A CUT ABOVE Contestant hopefuls were required to present three designs, along with a picture portfolio and a completed 30-page questionnaire that mined for any facts that would help casting judges get to know them and their personalities. Momolu-Briggs immediately distinguished herself by bringing three models — one to show each outfit. One of the first questions she was asked was, “Who are all these people ?” “ A lot of my clothes, to me, don’t look good on hangers” so she wanted to have real people show each outfit, Momolu-Briggs says. “I think I was the only one who had three models.” Her three pieces were two coat dresses and a winter-white silk kimono dress. She accessorized each piece with a handbag and jewelry, which she also designed. “I made everything but the panties and the shoes,” she says she told the panel. “My accessories are a huge part of what I do as well.”
The coat dress that she believes gave her the “in” was a piece she had presented earlier at a fashion show in Little Rock. She’d borrowed it back from a customer who’d bought the garment. The customer felt it would be the one to get Momolu-Briggs on the show, she recalled. And, sure enough, the panel commented on how well-made the garment was.
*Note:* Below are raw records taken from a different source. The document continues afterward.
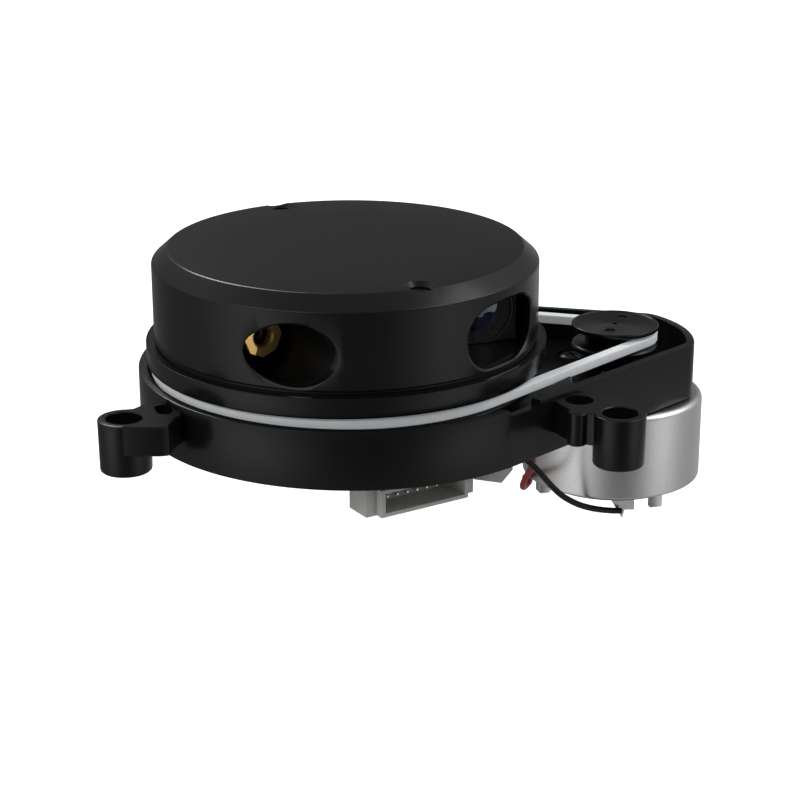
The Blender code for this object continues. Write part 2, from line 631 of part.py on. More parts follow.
def main_bearing():
    """Ball bearing between the base post and the head's hub, with the clip that keeps it on."""
    middle = (BEARING_LOW_Z + BEARING_HIGH_Z) / 2
    track = BALL_R + 0.15
    inner = [(POST_R + FIT, BEARING_LOW_Z), (10.0, BEARING_LOW_Z)]
    inner += groove(10.0, middle, track, -1)
    inner += [(10.0, BEARING_HIGH_Z), (POST_R + FIT, BEARING_HIGH_Z)]
    add_object("bearing_inner_race", turned(inner, 32), paint="steel")
    outer = [(11.5, BEARING_LOW_Z), (13.0, BEARING_LOW_Z), (13.0, BEARING_HIGH_Z), (11.5, BEARING_HIGH_Z)]
    outer += reversed(groove(11.5, middle, track, 1))
    add_object("bearing_outer_race", turned(outer, 32), paint="steel")
    cage = [(10.4, middle - 0.5), (11.1, middle - 0.5), (11.1, middle + 0.5), (10.4, middle + 0.5)]
    balls = add_object("bearing_balls", turned(cage, 30), paint="steel")
    spheres = []
    for step in range(BALL_COUNT):
        ball = bmesh.new()
        bmesh.ops.create_icosphere(ball, subdivisions=2, radius=BALL_R)
        x, y = turned_point((BALL_CIRCLE_R, 0), 360 * step / BALL_COUNT)
        bmesh.ops.translate(ball, verts=ball.verts, vec=(x, y, middle))
        spheres.append(ball)
    join(balls, "ball_spheres", merged(spheres))
    gap = arc((0, 0), 10.3, 25, 335, 24) + arc((0, 0), 7.85, 335, 25, 24)
    add_object("bearing_clip", prism(gap, 11.3, 11.9), paint="steel")


def groove(face_r, middle, track, side):
    """Ball track cut into a race's face; side -1 cuts inwards, 1 outwards."""
    half = math.sqrt(track ** 2 - (face_r - BALL_CIRCLE_R) ** 2)
    points = []
    for step in range(4):
        height = -half + 2 * half * step / 3
        depth = math.sqrt(max(track ** 2 - height ** 2, 0.0))
        points.append((BALL_CIRCLE_R + side * depth, middle + height))
    return points


def power_link():
    """Two facing coil cups that carry power across the turning gap."""
    fixed = [(17.0, 3.95), (21.0, 3.95), (21.0, 7.0), (17.0, 7.0)]
    add_object("power_coil_fixed", turned(fixed, 32), paint="ferrite")
    turning = [(17.0, 8.0), (21.0, 8.0), (21.0, 12.6), (17.0, 12.6)]
    add_object("power_coil_turning", turned(turning, 32), paint="ferrite")


def head_base():
    """Turning deck with the hub, the skirt and the belt groove."""
    inner_r, groove_r = 29.6, 31.2
    profile = [(13.15, 5.7), (16.0, 5.7), (16.0, DECK_BOTTOM_Z), (inner_r, DECK_BOTTOM_Z),
               (inner_r, FLANGE_BOTTOM_Z), (FLANGE_R, FLANGE_BOTTOM_Z), (FLANGE_R, FLANGE_TOP_Z),
               (groove_r, FLANGE_TOP_Z), (groove_r, SKIRT_BOTTOM_Z), (SKIRT_R - 0.3, SKIRT_BOTTOM_Z),
               (SKIRT_R, SKIRT_BOTTOM_Z + 0.3), (SKIRT_R, SKIRT_TOP_Z), (6.5, SKIRT_TOP_Z), (6.5, 13.2),
               (10.9, 13.2), (10.9, 12.2), (11.8, 12.2), (11.8, 11.3), (13.15, 11.3)]
    deck = add_object("head_base", turned(profile, HEAD_SEGMENTS), paint="black_plastic")
    holes = []
    for angle in COVER_SCREW_ANGLES:
        holes.append(prism(circle(turned_point((COVER_SCREW_R, 0), angle), SCREW_WAY_R, 14), 12, 15))
    for place in HEAD_BOARD_SCREWS:
        holes.append(prism(circle(place, 1.3, 14), 12, 15))
    cut(deck, "deck_hole_cutter", merged(holes))


def window_outline(low, high, corner, steps):
    """Rounded rectangle between two corners."""
    points = arc((high[0] - corner, high[1] - corner), corner, 0, 90, steps)
    points += arc((low[0] + corner, high[1] - corner), corner, 90, 180, steps)
    points += arc((low[0] + corner, low[1] + corner), corner, 180, 270, steps)
    points += arc((high[0] - corner, low[1] + corner), corner, 270, 360, steps)
    return points


def window_cutter(low, high, corner):
    """A window outline in x and z, run along Y through the front wall of the cover."""
    flat = prism(window_outline(low, high, corner, 5), 12.0, 40.0)
    return lying(flat, (0, 0, 0))


def head_cover():
    """Domed cover with the two optical windows and the two deep screw wells."""
    cove = 1.2
    foot = SKIRT_TOP_Z + GAP
    outside = [(SKIRT_R - 0.2, foot)]
    outside += arc((HEAD_R + cove, foot + 0.2 + cove), cove, 270, 180, 4)
    outside += [(HEAD_R, HEAD_CHAMFER_Z), (HEAD_TOP_R, HEAD_TOP_Z), (0, HEAD_TOP_Z)]
    inside_r = HEAD_R - COVER_WALL
    roof = HEAD_TOP_Z - COVER_ROOF
    inside = [(0, roof), (inside_r - 2, roof), (inside_r, HEAD_CHAMFER_Z - 1.6), (inside_r, foot)]
    cover = add_object("head_cover", turned(outside + inside, HEAD_SEGMENTS), paint="black_plastic")
    wells = []
    for angle in COVER_SCREW_ANGLES:
        place = turned_point((COVER_SCREW_R, 0), angle)
        wells.append(prism(circle(place, 3.4, 24), foot, roof + 0.3))
    join(cover, "screw_posts", merged(wells))
    port = prism(circle((0, 0), LASER_PORT_R, 32), -8.0, 10.0)
    openings = [aimed(port, LASER_PORT, LASER_TURN), window_cutter(*CAMERA_WINDOW, CAMERA_WINDOW_CORNER)]
    mouth_z = HEAD_TOP_Z - WELL_MOUTH_DEPTH
    for angle in COVER_SCREW_ANGLES:
        place = turned_point((COVER_SCREW_R, 0), angle)
        well = [(0, 13), (SCREW_WAY_R, 13), (SCREW_WAY_R, WELL_FLOOR_Z), (WELL_R, WELL_FLOOR_Z)]
        well += [(WELL_R, mouth_z), (WELL_MOUTH_R, HEAD_TOP_Z)]
        well += [(WELL_MOUTH_R + 1, HEAD_TOP_Z + 1), (0, HEAD_TOP_Z + 1)]
        openings.append(turned(well, 24, place))
    cut(cover, "cover_opening_cutter", merged(openings))
    sill = arc((0, 0), inside_r + 0.3, *SILL_ANGLES, 8) + [(25.6, SILL_BACK_Y), (11.4, SILL_BACK_Y)]
    join(cover, "camera_sill", prism(sill, foot, SILL_TOP_Z))
    for number, angle in enumerate(COVER_SCREW_ANGLES, start=1):
        place = turned_point((COVER_SCREW_R, 0), angle)
        pan_screw(f"cover_screw_{number}", place, WELL_FLOOR_Z + 0.1, 12.9, 1.3, 0.8)


def head_board():
    """Half-round board on the deck behind the optics, with its screws, beacon and index sensor."""
    outline = arc((0, 0), HEAD_BOARD_R, 4, 176, 32)
    board = add_object("head_board", prism(outline, 14.7, 16.3), paint="board")
    holes = [prism(circle(place, 1.4, 14), 14, 17) for place in HEAD_BOARD_SCREWS]
    cut(board, "head_board_hole_cutter", merged(holes))
    for number, place in enumerate(HEAD_BOARD_SCREWS, start=1):
        pan_screw(f"head_board_screw_{number}", place, 16.4, 13.1, 2.2, 1.0)
    beacon = [(0, 8.6), (1.5, 8.9), (2.4, 10.2), (2.4, 14.4), (0, 14.4)]
    add_object("link_beacon", turned(beacon, 20), paint="glass")
    arms = [(22.5, -3.5), (28.4, -3.5), (28.4, 3.5), (22.5, 3.5)]
    sensor = prism([turned_point(corner, SENSOR_TURN) for corner in arms], 6.2, 12.6)
    block = add_object("index_sensor", sensor, paint="dark_plastic", smooth=False)
    slot = [(24.2, -4.5), (26.6, -4.5), (26.6, 4.5), (24.2, 4.5)]
    cut(block, "sensor_slot_cutter", prism([turned_point(corner, SENSOR_TURN) for corner in slot], 5.0, 10.4))


def laser_unit():
    """Laser mount with a brass barrel, its lens and the laser diode behind it, aimed through the port."""
    front, turn = LASER_FRONT, LASER_TURN
    corners = [turned_point(corner, turn) for corner in box_outline((-5.5, 3.0), (5.5, 13.0))]
    outline = [(front[0] + x, front[1] + y) for x, y in corners]
    mount = add_object("laser_mount", prism(outline, 14.7, 27.2), paint="dark_plastic", smooth=False)
    bore = prism(circle((0, 0), 3.3, 28), -30, 10)
    cut(mount, "laser_bore_cutter", aimed(bore, front, turn))
    barrel = [(1.6, 0), (3.4, 0), (3.4, -1.5), (3.0, -1.5), (3.0, -16.0), (2.2, -16.0), (2.2, -2.0),
              (1.6, -1.4)]
    add_object("laser_barrel", aimed(turned(barrel, 24), front, turn), front, "brass")
    lens = [(0, -2.1), (1.9, -2.5), (1.9, -3.4), (0, -3.8)]
    add_object("laser_lens", aimed(turned(lens, 24), front, turn), paint="glass")
    diode = [(0, -12.5), (1.9, -12.5), (1.9, -16.6), (2.7, -16.6), (2.7, -17.8), (0, -17.8)]
    add_object("laser_diode", aimed(turned(diode, 24), front, turn), paint="brass")


def camera_unit():
    """Lens barrel in its holder, with its glass, its ring, and the image sensor on an upright board."""
    x = CAMERA_X
    front = (CAMERA_X, CAMERA_FRONT_Y, CAMERA_Z)
    block = prism(box_outline((x - 7.3, -14.5), (x + 7.3, -3.2)), 14.7, 28.1)
    holder = add_object("lens_holder", block, paint="dark_plastic", smooth=False)
    bore = prism(circle((0, 0), 5.9, 32), -40, 20)
    cut(holder, "holder_bore_cutter", aimed(bore, front, 0))
    barrel = [(4.6, 0), (6.3, 0), (6.3, -1.6), (5.6, -1.6), (5.6, -12.0), (4.6, -12.0)]
    add_object("lens_barrel", aimed(turned(barrel, 28), front, 0), front, "dark_plastic")
    glass = [(0, -0.8), (2.4, -1.1), (4.3, -2.0), (4.3, -3.4), (0, -3.4)]
    add_object("lens_glass", aimed(turned(glass, 24), front, 0), paint="glass")
    rear = [(0, -7.5), (3.2, -7.9), (4.3, -8.6), (4.3, -10.4), (0, -10.4)]
    add_object("rear_lens", aimed(turned(rear, 24), front, 0), paint="glass")
    chip = prism(box_outline((x - 4, -2.7), (x + 4, -1.7)), CAMERA_Z - 3.5, CAMERA_Z + 3.5)
    add_object("image_sensor", chip, paint="ferrite", smooth=False)
    plate = prism(box_outline((x - 8.6, -1.4), (x + 6.8, 0.2)), 14.7, 27.8)
    add_object("camera_board", plate, paint="board", smooth=False)


def smooth_route(points, spacing):
    """Evenly spaced points on a Catmull-Rom curve through the route's own points."""
    ends = [2 * Vector(points[0]) - Vector(points[1])]
    knots = ends + [Vector(point) for point in points] + [2 * Vector(points[-1]) - Vector(points[-2])]
    fine = []
    for index in range(1, len(knots) - 2):
        p0, p1, p2, p3 = knots[index - 1:index + 3]
        for step in range(20):
            t = step / 20
            fine.append(0.5 * ((2 * p1) + (p2 - p0) * t + (2 * p0 - 5 * p1 + 4 * p2 - p3) * t ** 2
                               + (3 * p1 - p0 - 3 * p2 + p3) * t ** 3))
    fine.append(knots[-2])
    lengths = [0.0]
    for here, there in zip(fine, fine[1:]):
        lengths.append(lengths[-1] + (there - here).length)
    count = max(2, round(lengths[-1] / spacing))
    route = []
    place = 0
    for step in range(count + 1):
        target = lengths[-1] * step / count
        while place < len(lengths) - 2 and lengths[place + 1] < target:
            place += 1
        share = (target - lengths[place]) / (lengths[place + 1] - lengths[place])
        route.append(fine[place].lerp(fine[place + 1], share))
    return route


def lead(name, route, paint):
    """A motor lead: a round tube along its route."""
    curve = bpy.data.curves.new(name, "CURVE")
    curve.dimensions = "3D"
    curve.bevel_depth = LEAD_R * MM
    curve.bevel_resolution = 2
    curve.use_fill_caps = True
    points = smooth_route(route, LEAD_STEP)
    spline = curve.splines.new("POLY")
    spline.points.add(len(points) - 1)
    for target, point in zip(spline.points, points):
        target.co = (*(point * MM), 1.0)
    curve.materials.append(material(paint))
    bpy.context.scene.collection.objects.link(bpy.data.objects.new(name, curve))


def main():
    clear_scene()
    base_housing()
    encoder_ring()
    base_board()
    main_connector()
    motor_plug()
    drive_motor()
    drive_pulley()
    drive_belt()
    main_bearing()
    power_link()
    head_base()
    head_cover()
    head_board()
    laser_unit()
    camera_unit()
    lead("black_lead", BLACK_LEAD, "black_sleeve")
    lead("red_lead", RED_LEAD, "red_sleeve")


main()
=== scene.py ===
"""Looks of a belt-driven laser scanner module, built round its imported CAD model.

Lengths are in millimetres until a piece is made, and heights are +Z. The origin is on the head's
spin axis in the plane of the mounting feet, +X points to the motor, and the windows look along -Y.
"""
import math

import bmesh
import bpy
from mathutils import Matrix, Vector

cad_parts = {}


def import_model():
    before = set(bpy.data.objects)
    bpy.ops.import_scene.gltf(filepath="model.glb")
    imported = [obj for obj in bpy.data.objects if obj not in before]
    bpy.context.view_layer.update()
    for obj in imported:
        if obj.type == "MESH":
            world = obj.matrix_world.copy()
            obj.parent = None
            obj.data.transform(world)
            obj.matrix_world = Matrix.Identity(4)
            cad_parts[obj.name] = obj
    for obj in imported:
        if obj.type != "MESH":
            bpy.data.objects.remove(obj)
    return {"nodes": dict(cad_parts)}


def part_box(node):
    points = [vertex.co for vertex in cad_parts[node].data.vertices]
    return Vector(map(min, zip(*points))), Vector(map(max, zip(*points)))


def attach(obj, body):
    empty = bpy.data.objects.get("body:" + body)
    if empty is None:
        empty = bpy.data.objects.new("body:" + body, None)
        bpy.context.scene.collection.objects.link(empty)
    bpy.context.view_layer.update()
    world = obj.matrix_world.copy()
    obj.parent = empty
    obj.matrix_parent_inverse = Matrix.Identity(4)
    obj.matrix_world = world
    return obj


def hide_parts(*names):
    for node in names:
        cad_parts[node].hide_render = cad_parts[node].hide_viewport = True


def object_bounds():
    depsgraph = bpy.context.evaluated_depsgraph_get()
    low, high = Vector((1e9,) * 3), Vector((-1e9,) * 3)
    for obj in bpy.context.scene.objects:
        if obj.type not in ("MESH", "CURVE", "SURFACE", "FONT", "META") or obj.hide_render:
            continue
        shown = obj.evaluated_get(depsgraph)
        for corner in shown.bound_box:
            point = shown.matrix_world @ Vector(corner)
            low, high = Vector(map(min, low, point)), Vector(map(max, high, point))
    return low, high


MM = 0.001

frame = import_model()
CAD_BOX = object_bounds()


def span(node):
    """Lowest and highest corner of a CAD node, in millimetres."""
    low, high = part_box(node)
    return low / MM, high / MM


# Camera: where it stands, its own three axes, and its lens
CAMERA_AT = (-87.270, -330.519, 122.806)
CAMERA_RIGHT = (0.95955, -0.28155, -0.00100)
CAMERA_UP = (0.09458, 0.31897, 0.94303)
CAMERA_BACK = (-0.26519, -0.90498, 0.33269)
LENS_MM = 93.85
SENSOR_MM = 36.0
CLIP_START_M = 0.01
CLIP_END_M = 20.0

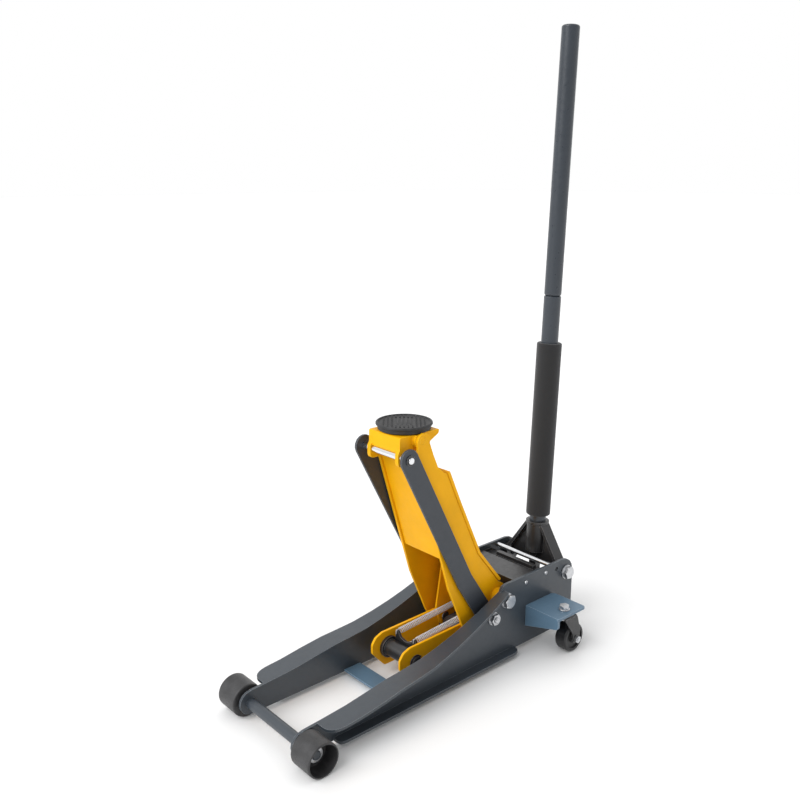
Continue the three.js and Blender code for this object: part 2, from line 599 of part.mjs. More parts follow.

That meant a lot to Momolu-Briggs, who’d struggled with her seamstress skills all through fashion school.
Although Momolu-Briggs is happy to have gotten on Project Runway, she feels empathy for those who didn’t. “There were a lot of dreams being crushed in the line,” she says.
“You just have to believe that what you have, it’s going to shine and it’s going to show,” she says. “I believe in God, I believe in Jesus and I believe that nothing is by accident.” She recalls her own painful experiences of getting close to a career goal... then falling short. But you have to “sow your seeds” and go through the bad things so the good things can come, she says.
She remembers talking to a girl from Kenya, a hopeful just out of fashion school, and telling her “‘ I see you in me. ’” She encouraged the girl to keep practicing her craft and learning from her mistakes. The girl asked Momolu-Briggs why she looked so calm and cool. “I said ‘Sweetheart, I’ve been to hell and back, ’” explaining that her confidence was born of her trials.
“It’s all paying off now. I’ve fulfilled one of my dreams. I’ve gotten to Project Runway.... Out of all the people who tried out, I was one of the 16 who shined.”
Momolu-Briggs describes her first week on the set of the show as surreal. After meeting the first challenge, it hit her that, yes, she was really there, and she was able to focus, she says.
“It was exciting. It was everything I thought it would be.”
She recalls with amusement the times she was told she’d be going to “the next round.” When she was told this, “I thought that was it” — she was very excited. “What you don’t know is that there are many rounds.”
KEEPING THE SECRET Momolu-Briggs says that her selection for the show was a tough secret to keep from her customers and friends. “So many people were so happy for me when they found out I was auditioning,” she says. “To keep so many people in the dark” was difficult. Project Runway airs at 8 p. m. Wednesdays. Episode 1, which aired Wednesday, revealed the contestants’ efforts to make outfits from unconventional materials. This week, they are “forced to think green” for Episode 2. All of the episodes have been filmed except the finale. Although the show is popular, it has its skeptics. “Have any [Project Runway winners ] really found fame ?” asks one commenter at a Bravo Web page announcing season five. “I'd love to see a follow-up program on the winners and losers and how this show has helped [or not ] their careers.” Momolu-Briggs isn’t worried. She feels her career has already been helped. “I’m already a local celebrity,” she says, adding that when she came home she found there was a drink named after her — the Kortotini — at Scallions restaurant, 5110 Kavanaugh Blvd., Little Rock.
Whether she actually wins the competition matters not so much to her as the fact that she made the show. “I’m excited to see, once it’s all over, the opportunities that are going to come my way. ’’ She plans to use her “ 15 minutes” of fame to “really show people what I am about and who I am.”
Those who watch the show will see who Momolu-Briggs is as a designer and will see her just being herself. Anything on the show “is me,” she says. “I don’t regret anything I did... I don’t have any embarrassing moments.” In fact, she says, she has lost 10 pounds due to the demands of the show. “It doesn’t get any better than that.
“ You have different people from all walks of life, different backgrounds, different levels of design,” she says. “It puts you in a position of having to dig deep, ask yourself how you can do better and show something you haven’t done before. It just made you get creative... and I love it.”
The show has garnered Momolu-Briggs some new friends, but she has not forgotten the old ones.
Their support, she says, was the root of her confidence for the audition and the show.
“I just want to thank everybody that supported me,” Momolu-Briggs says. “I just love Arkansas for supporting me. I’m not from here... but I do feel like a native child.”
And now, thanks to Project Runway, her talent shines well beyond the state’s borders.